This directly refuted several claims Clinton previously made in her defense. First, she did not turn over all of her work-related emails, and most importantly she did have classified, even top secret, information on her private devices. Perhaps most damning, and also contrary to what Clinton had claimed, Comey concluded that Clinton's private devices may have been accessed by hostile actors (she even used her private devices while in hostile countries) and that "hostile actors gained access to the private commercial email accounts of people with whom Secretary Clinton was in regular contact from her personal account."

Having presented the facts, Comey then passed judgment. He found that none of these emails should have been on any unclassified system without governmental security; that Clinton should have known the information she was sending and receiving was highly sensitive, even if not marked as such; that the security culture of the State Department she led was lacking compared to the rest of government; and that Clinton and her colleagues were "extremely careless in their handling of very sensitive, highly classified information."

With that, I was ready for the announcement. The FBI would recommend to the Justice Department that Clinton be criminally prosecuted. After all, if Clinton was "extremely careless" with sensitive information, wasn't she also grossly negligent?

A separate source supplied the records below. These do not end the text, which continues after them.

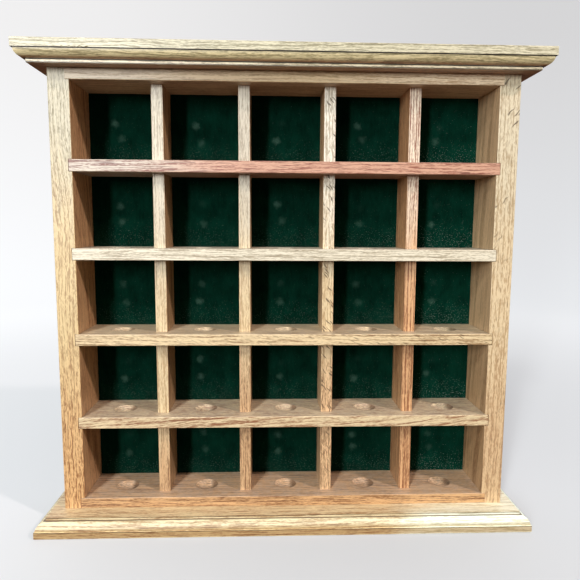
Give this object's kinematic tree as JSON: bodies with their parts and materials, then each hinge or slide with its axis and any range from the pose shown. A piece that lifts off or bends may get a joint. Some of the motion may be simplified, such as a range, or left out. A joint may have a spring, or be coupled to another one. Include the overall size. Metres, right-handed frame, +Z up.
{
  "type": "ball display case",
  "caption": "Open oak case of equal square cells between a moulded crown and base board, each cell with a round seat for one ball and green felt behind it.",
  "frame": {"origin": "middle of the underside: half way along the width, and half way between the base board's front edge and the wall face", "axes": "+X to the viewer's right along the width, +Y from the front to the wall, +Z up"},
  "size_m": [0.3908, 0.0728, 0.3714],
  "materials": {
    "oak": "clear satin over open grain",
    "hardboard": "smooth, uncoated",
    "felt": "matt wool felt",
    "zinc_steel": "zinc plated"
  },
  "bodies": {
    "root": {"left_side": "oak", "right_side": "oak", "top_board": "oak", "bottom_board": "oak", "crown_board": "oak", "base_board": "oak", "crown_screw_plugs": "oak", "shelf_1": "oak", "shelf_2": "oak", "shelf_3": "oak", "shelf_4": "oak", "divider_1": "oak", "divider_2": "oak", "divider_3": "oak", "divider_4": "oak", "back_panel": "hardboard", "felt_lining": "felt", "back_panel_brads": "zinc_steel", "crown_screws": "zinc_steel", "base_screws": "zinc_steel", "left_hanger": "zinc_steel", "right_hanger": "zinc_steel", "hanger_nails": "zinc_steel"}
  },
  "joints": []
}
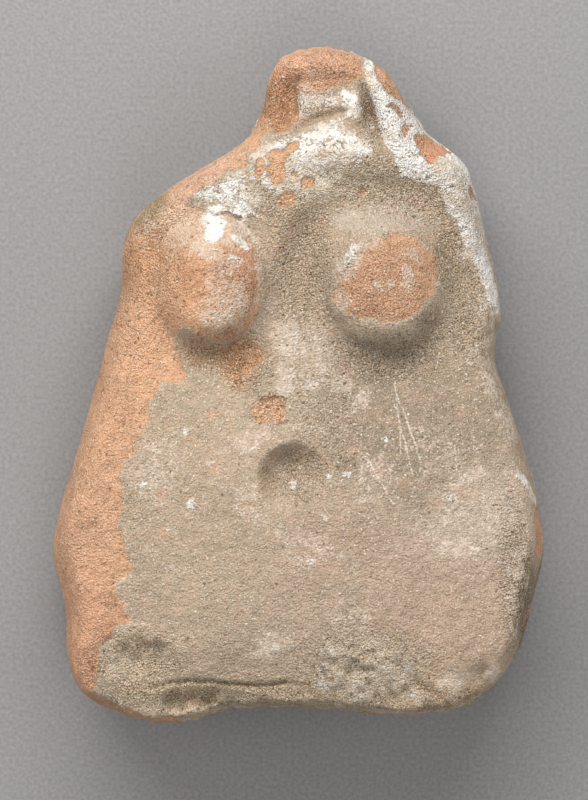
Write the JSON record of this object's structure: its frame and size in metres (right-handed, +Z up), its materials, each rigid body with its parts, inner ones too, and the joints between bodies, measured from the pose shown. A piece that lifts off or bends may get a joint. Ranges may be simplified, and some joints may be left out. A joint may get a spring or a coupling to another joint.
{
  "type": "female torso figurine",
  "caption": "Hand-modelled terracotta fragment of a female torso with broken neck, lost arms, knob breasts and a dented navel; lies on its back.",
  "frame": {"origin": "on the surface the piece lies on, under the middle of its box", "axes": "+Z up, out of the front of the figure; +Y towards the neck; +X towards the right-hand side seen from the front"},
  "size_m": [0.0906, 0.125, 0.0327],
  "materials": {
    "terracotta": "matt fired clay with worn grey-buff and white coating"
  },
  "bodies": {
    "root": {"torso": "terracotta"}
  },
  "joints": []
}
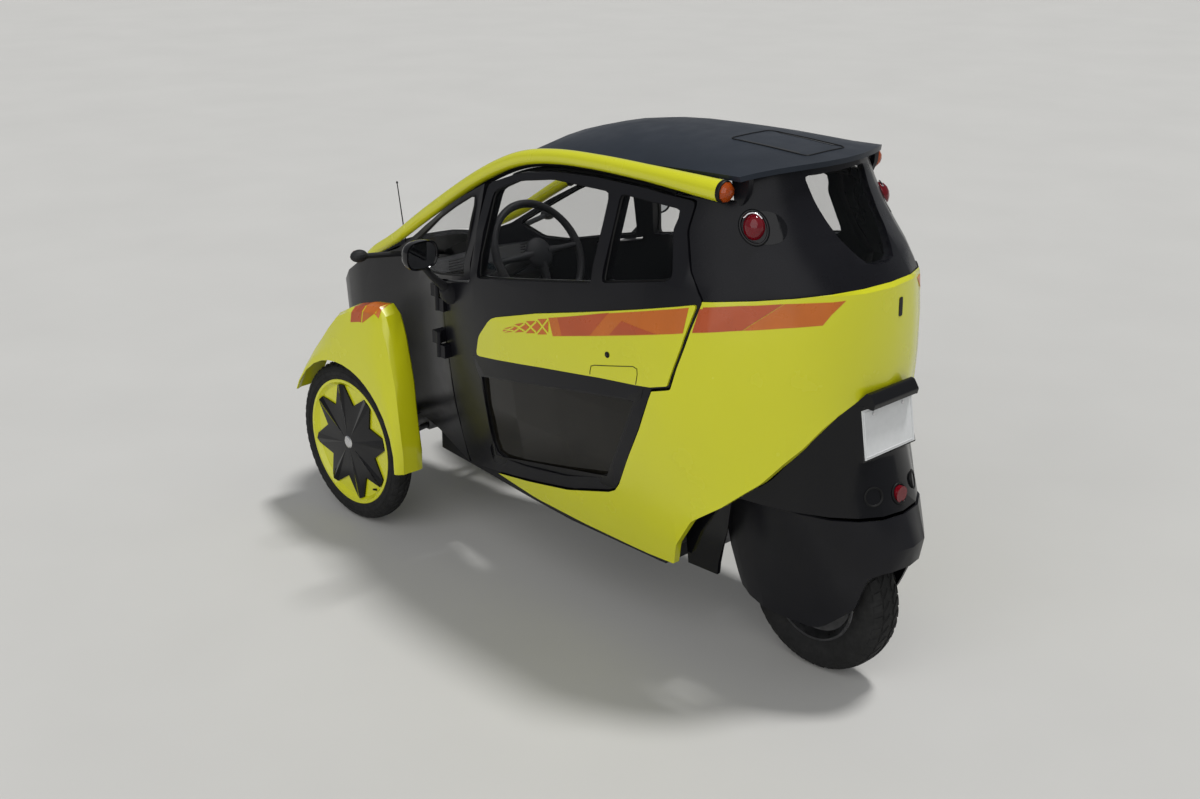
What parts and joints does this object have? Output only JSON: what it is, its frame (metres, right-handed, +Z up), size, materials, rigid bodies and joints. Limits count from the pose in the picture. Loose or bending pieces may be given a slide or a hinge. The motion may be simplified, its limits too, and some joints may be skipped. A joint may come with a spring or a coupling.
{
  "type": "three wheeled tandem city car",
  "caption": "Narrow enclosed three wheeled car with tandem seats, hinged side doors, a steered rear wheel and front wheels under separate fenders.",
  "frame": {"origin": "on the ground under the middle of the car's box", "axes": "+Z up, the car faces -Y, its left side is +X"},
  "size_m": [1.094, 2.345, 1.4563],
  "materials": {
    "yellow_paint": "gloss",
    "dark_panel": "satin",
    "tinted_glass": "polished",
    "tyre_rubber": "matte",
    "dark_steel": "satin",
    "moulded_plastic": "matte",
    "seat_fabric": "matte",
    "amber_lens": "gloss",
    "red_lens": "gloss",
    "clear_lens": "polished",
    "plate_white": "satin"
  },
  "bodies": {
    "root": {"battery": "dark_steel", "dashboard": "moulded_plastic", "driver_seat": "seat_fabric", "floor_tub": "moulded_plastic", "front_fender_left": "yellow_paint", "front_fender_right": "yellow_paint", "front_suspension": "dark_steel", "headlamp_left": "clear_lens", "headlamp_right": "clear_lens", "indicator_left": "dark_panel", "indicator_right": "dark_panel", "knuckle_left": "dark_steel", "knuckle_right": "dark_steel", "nose_shell": "dark_panel", "number_plate": "plate_white", "quarter_glass_left": "tinted_glass", "quarter_glass_right": "tinted_glass", "rail_lamp_left": "amber_lens", "rail_lamp_right": "amber_lens", "rear_fairing": "dark_panel", "rear_glass": "tinted_glass", "rear_reflector": "red_lens", "rear_seat": "seat_fabric", "rear_subframe": "dark_steel", "rear_upper_shell": "dark_panel", "roof_panel": "dark_panel", "roof_rail_left": "yellow_paint", "roof_rail_right": "yellow_paint", "tail_lamp_left": "red_lens", "tail_lamp_right": "red_lens", "tail_shell": "yellow_paint", "windscreen": "tinted_glass"},
    "front_left_wheel": {"front_tyre_left": "tyre_rubber", "front_wheel_left": "yellow_paint"},
    "front_right_wheel": {"front_tyre_right": "tyre_rubber", "front_wheel_right": "yellow_paint"},
    "rear_steer": {"rear_fork": "dark_steel", "rear_wheel_cover": "dark_panel"},
    "rear_wheel": {"rear_tyre": "tyre_rubber", "rear_wheel": "dark_steel"},
    "left_door": {"door_left": "dark_panel", "door_band_left": "yellow_paint", "mirror_left": "dark_panel", "door_glass_front_left": "tinted_glass", "door_glass_rear_left": "tinted_glass", "door_glass_lower_left": "tinted_glass"},
    "right_door": {"door_right": "dark_panel", "door_band_right": "yellow_paint", "mirror_right": "dark_panel", "door_glass_front_right": "tinted_glass", "door_glass_rear_right": "tinted_glass", "door_glass_lower_right": "tinted_glass"},
    "steering": {"steering_wheel": "moulded_plastic"}
  },
  "joints": [
    {"name": "front_left_wheel_spin", "type": "hinge", "parent": "root", "child": "front_left_wheel", "pos_m": [0.37, -0.812, 0.275], "axis": [1, 0, 0], "continuous": true},
    {"name": "front_right_wheel_spin", "type": "hinge", "parent": "root", "child": "front_right_wheel", "pos_m": [-0.37, -0.812, 0.275], "axis": [1, 0, 0], "continuous": true},
    {"name": "rear_steer_turn", "type": "hinge", "parent": "root", "child": "rear_steer", "pos_m": [0, 0.858, 0.5], "axis": [0, 0, 1], "range_deg": [-30, 30]},
    {"name": "rear_wheel_spin", "type": "hinge", "parent": "rear_steer", "child": "rear_wheel", "pos_m": [0, 0.888, 0.235], "axis": [1, 0, 0], "continuous": true},
    {"name": "left_door_hinge", "type": "hinge", "parent": "root", "child": "left_door", "pos_m": [0.354, -0.365, 0.72], "axis": [0, 0, -1], "range_deg": [0, 65]},
    {"name": "right_door_hinge", "type": "hinge", "parent": "root", "child": "right_door", "pos_m": [-0.354, -0.365, 0.72], "axis": [0, 0, 1], "range_deg": [0, 65]},
    {"name": "steering_turn", "type": "hinge", "parent": "root", "child": "steering", "pos_m": [0, -0.3, 0.955], "axis": [0, 0.8601, 0.5101], "range_deg": [-270, 270]}
  ],
  "couplings": [
    {"joint": "rear_steer_turn", "follows": "steering_turn", "ratio": 0.11111}
  ]
}
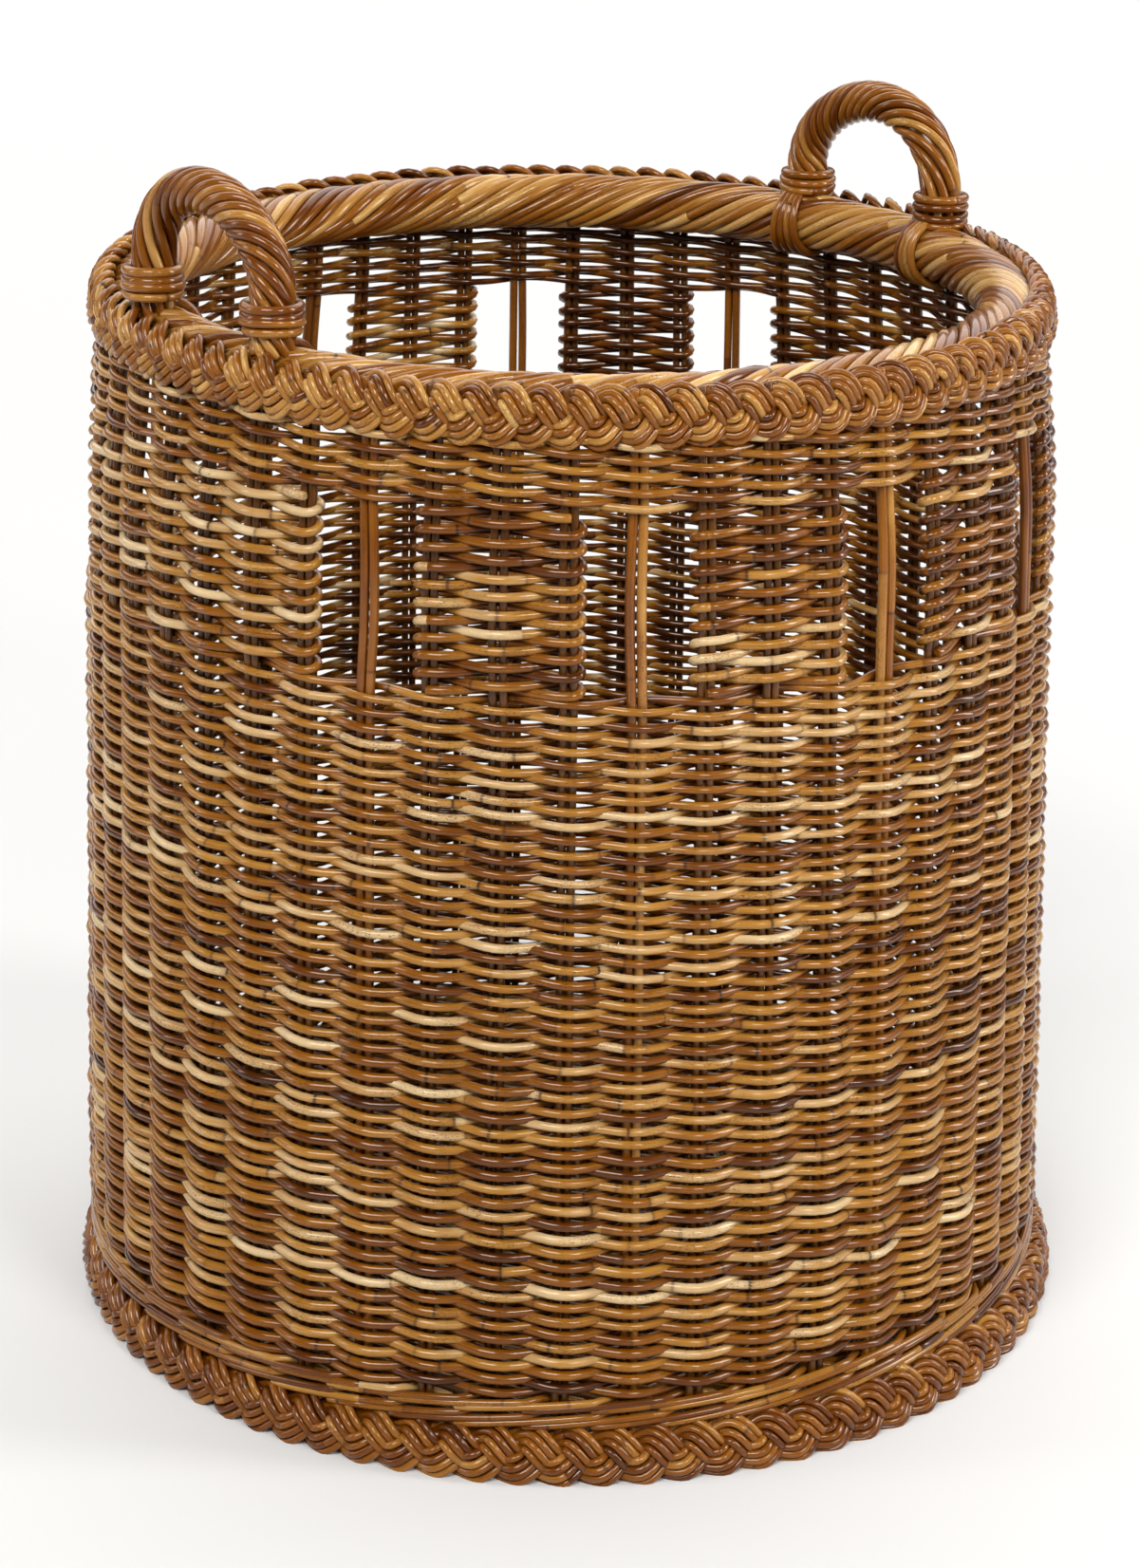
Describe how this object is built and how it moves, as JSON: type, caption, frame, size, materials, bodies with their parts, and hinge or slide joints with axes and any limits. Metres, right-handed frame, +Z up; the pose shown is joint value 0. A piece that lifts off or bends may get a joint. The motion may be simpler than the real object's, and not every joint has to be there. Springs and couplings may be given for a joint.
{
  "type": "wicker log basket",
  "caption": "Round woven rattan log basket with a band of windows, plaited rim and foot, and two rope handles.",
  "frame": {"origin": "centre of the foot's underside, on the floor", "axes": "+Z up along the basket's axis; -Y is the side seen from the front; +X is to the right seen from the front"},
  "size_m": [0.5119, 0.512, 0.594],
  "materials": {
    "stake_cane": "varnished rattan, semi-gloss",
    "siding_cane": "varnished rattan, semi-gloss",
    "wale_cane": "varnished rattan, semi-gloss",
    "panel_cane": "varnished rattan, semi-gloss",
    "border_cane": "varnished rattan, semi-gloss",
    "hoop_cane": "varnished rattan, semi-gloss",
    "handle_cane": "varnished rattan, semi-gloss",
    "binding_cane": "varnished rattan, semi-gloss",
    "base_cane": "varnished rattan, semi-gloss"
  },
  "bodies": {
    "root": {"band_upper": "panel_cane", "base_boss": "base_cane", "base_spokes": "base_cane", "base_weave": "base_cane", "foot_braid": "border_cane", "handle_left": "handle_cane", "handle_left_lashings": "binding_cane", "handle_left_wraps": "binding_cane", "handle_right": "handle_cane", "handle_right_lashings": "binding_cane", "handle_right_wraps": "binding_cane", "panel_01": "panel_cane", "panel_02": "panel_cane", "panel_03": "panel_cane", "panel_04": "panel_cane", "panel_05": "panel_cane", "panel_06": "panel_cane", "panel_07": "panel_cane", "panel_08": "panel_cane", "panel_09": "panel_cane", "panel_10": "panel_cane", "rim_braid": "border_cane", "rim_hoop": "hoop_cane", "siding": "siding_cane", "stakes_wall": "stake_cane", "stakes_window": "stake_cane", "wale": "wale_cane"}
  },
  "joints": []
}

What is more careless or negligent than "extremely"? We were about to witness Clinton, campaigning with the president, announce that she was suspending her campaign for the presidency.

But that is not what happened.

In a quick about-face, Comey concluded the news conference saying there was no precedent for a prosecution where there was no intent, and that "no reasonable prosecutor" would bring such a case. Excuse me? Congress wrote the law to include gross negligence, not just intentional misconduct, for a reason.

So, what happened? Why did Comey prosecute her with his remarks and then decline to make the recommendation that she be prosecuted in fact?

It is hard to imagine his reasoning, but here is a try. Prosecutors do not like to indict candidates — they do not want that much power to impact the democratic process. Normally, they wait until after the election, but Comey could not take that path with the stakes being so high. So he tried to carve a middle path — prosecute her in the court of public opinion so the public could render the ultimate verdict by not electing her president.

I think he made a grave error in judgment. Only time will tell.

George LeMieux served as a Republican U.S. senator, governor's chief of staff and deputy attorney general.